Мамуля, почему ты ничего не пишешь о себе, ведь это молчание я могу истолковать по-всякому.
Лучше писать правду, чем молчать. Ведь я хорошо понимаю, что тебе нелегко. Если найдешь нужным, то похлопочи в ин-те о запросе, но возвращение – это сладкая мечта, которой, пожалуй, не суждено сбыться. Самое тяжелое в моем положении – перспективы: жду распределения, которое будет по окончании инта (середина июля) – либо оставаться в Свердловске, заниматься важным делом, либо ехать в дыру (Лысьва, Чусовая, Белорецк), причем без гарантии долго проработать там. И мечтать о Москве…
Если случится оказия, то пошли мне ботинки от коньков, брезентовые туфли, белье и мой старый пиджак, пару рубашек. Пиши письма, да чаще, чаще, родная. На почтамт я хожу почти каждый день и все выслушиваю – вам нет. Почтамт довольно далеко, да и закрывается рано, не всегда успеваю дойти.
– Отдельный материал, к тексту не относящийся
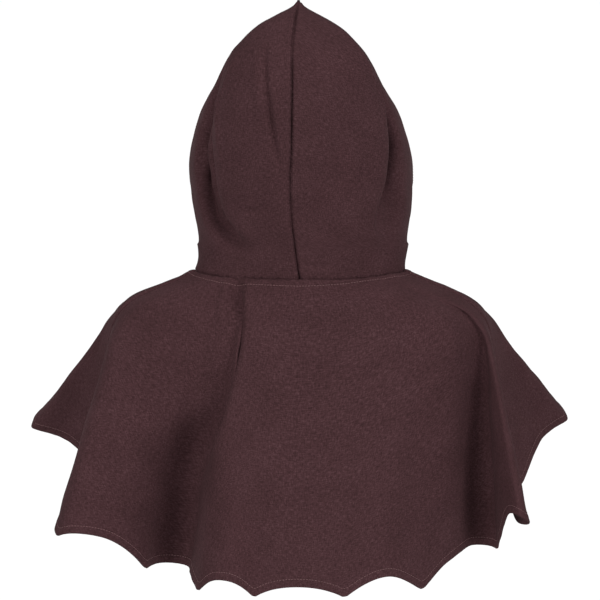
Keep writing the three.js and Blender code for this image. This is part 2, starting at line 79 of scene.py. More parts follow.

Пиши лучше не на почтамт, а по моему адресу:
Свердловск, 9 Втузгородок УИИ
I-й учебн. корп. ком 417
Осецкий Генрих Яковлевич
Крепко, крепко целую. Генрих
P.S. Разыскала ли ты Джека Рубина?
Просмотрено Военной Цензурой
8.2.1942
Родная Мамулинька! Много передумано и пережито за последнюю неделю. Чувствую, что за эти дни во мне произошел резкий перелом. Первые три дня февраля было очень тяжелое и грустное настроение, реформа с питанием была лишь толчком. Много надумалось за это время и вдруг прорвалось. Кажется, что жизнь прожил без особых достижений. Недавно сдал проект по станкам, получил “5”, но это не радует – равнодушен. Выполняю сейчас спецзаказ, за который заплатят и засчитают как проект по режущему инструменту. Сейчас подвернулась возможность подработать прилично, но воспользоваться не могу, т. к. надо жать на проекты, их еще у меня много. Родная! Мне очень больно, почему ты ничего не пишешь о себе, а отделываешься ничего не говорящими открытками. На мои вопросы ты совсем не отвечаешь, ведь получается не переписка, а так, обмен приветами. За все время я получил от тебя лишь одно закрытое письмо от 2 января! Я представил себе, как ты усталая приходишь после работы и валишься на тахту. Ты не пишешь, как твоя новая работа? Неужели ты стала служащим, который переворачивает “номерок” прихода и ухода? Не могу представить!